The ‘How’ Questions That Save You Money

One of the quiet perks of living in Ireland is the airport.
From Dublin, you can be in Edinburgh in an hour, Porto in two, and Budapest in three. Ryanair sales turn weekend trips into the price of a nice dinner. Europe simply becomes accessible.
To travel cheap, you need to plan well. To plan well, you need to ask better questions in English, often to strangers, and usually quickly. Quem tem boca vai a Roma, as we say in Brazil, but you need the right words to get there.
Here is the detail most language learners miss. The word how is one of the most useful tools in your travel vocabulary. Not "how are you?". We all know that one. The practical how. The one that gets you the information you actually need to navigate a new city.
Today we are going to fix that. Six "how" questions, a few cheap travel angles, and one packing list of grammar you can use tonight.
“How” Beyond “How Are You?”
Most courses introduce how as a simple greeting and stop there. But how is a structural word that asks about manner, quantity, duration, distance, and frequency. Once you learn to pair it correctly, you can extract information from anyone, anywhere.
The trick is knowing which word comes next.
How Much vs. How Many
The first pair confuses almost everyone. It has nothing to do with travel.
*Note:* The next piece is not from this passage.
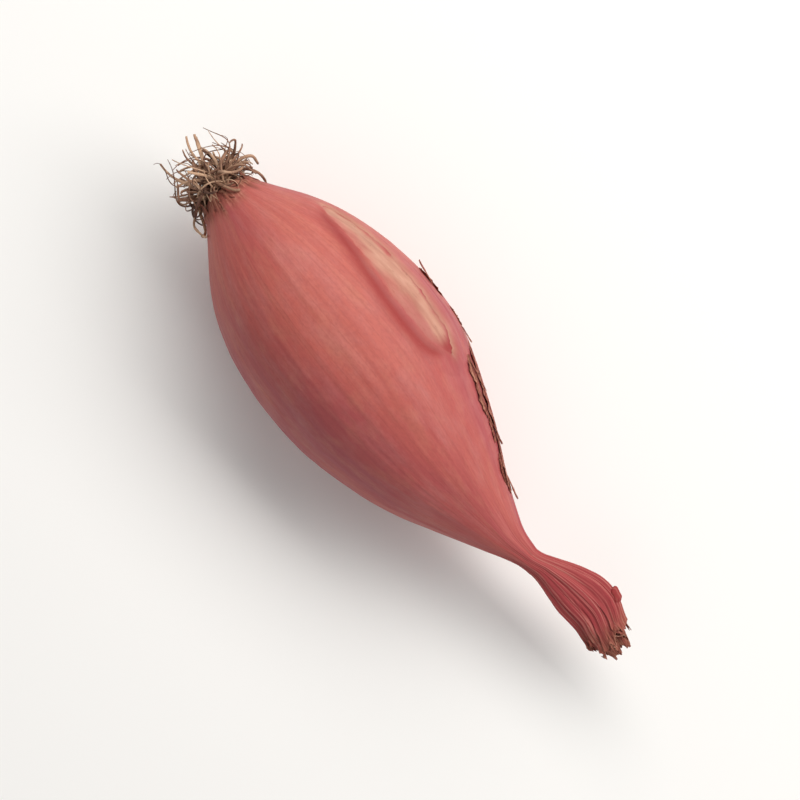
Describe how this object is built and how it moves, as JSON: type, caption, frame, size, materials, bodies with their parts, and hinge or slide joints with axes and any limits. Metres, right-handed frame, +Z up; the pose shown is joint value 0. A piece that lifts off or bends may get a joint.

It has to do with nouns.
In English, nouns are either countable or uncountable.
Countable nouns are things you can count one by one: one flight, two passports, three hostels, four nights, five euros.
Uncountable nouns are things you cannot count individually because they exist as a concept or a mass: money, time, luggage, information, water, rain.
This matters because the rule is straightforward:
How many goes with countable nouns.
How much goes with uncountable nouns.
Watch this in action:
| Countable (how many) | Uncountable (how much) |
|---|---|
| How many flights are there per week? | How much does the flight cost? |
| How many nights are you staying? | How much luggage can I bring? |
| How many people are travelling? | How much time do we have? |
| How many euros do I need? | How much money should I bring? |
Notice the last row. Euros is countable, but money is uncountable. You cannot count "money" the way you count individual coins. It is the same idea with different grammar.
Travel tip while we are here: If you want to fly cheap, the question to ask the Ryanair website is "how much" for the flight and "how much" for the bag. Budget airlines make their money on extras. Pack into a backpack that fits the free dimensions, and your €15 flight stays exactly €15.
How Long vs. How Soon
Both questions ask about time, which is exactly why learners mix them up. The difference is the type of time.
How long asks about duration. The length of something from start to finish.
How long is the flight to Barcelona? (Two and a half hours.)
How long will you be in Italy? (Five days.)
How long does it take to get to the airport? (Forty minutes on the bus.)
How soon asks about the time from now until something happens. It is about urgency.
How soon can I check in? (Two hours before the flight.)
How soon does the next train leave? (In twelve minutes.)
How soon do I need to book to get the best price?
The trick is simple. If you replace the question with "for what duration", it is how long. If you replace it with "how far in the future", it is how soon.
Travel tip: The answer to "how soon should I book?" is usually six to eight weeks before your trip for European flights. Too early, and prices have not settled. Too late, and budget airlines stop being budget.
How Far vs. How Close
This pair is the geographic version of the previous one. Both ask about distance, but from opposite perspectives.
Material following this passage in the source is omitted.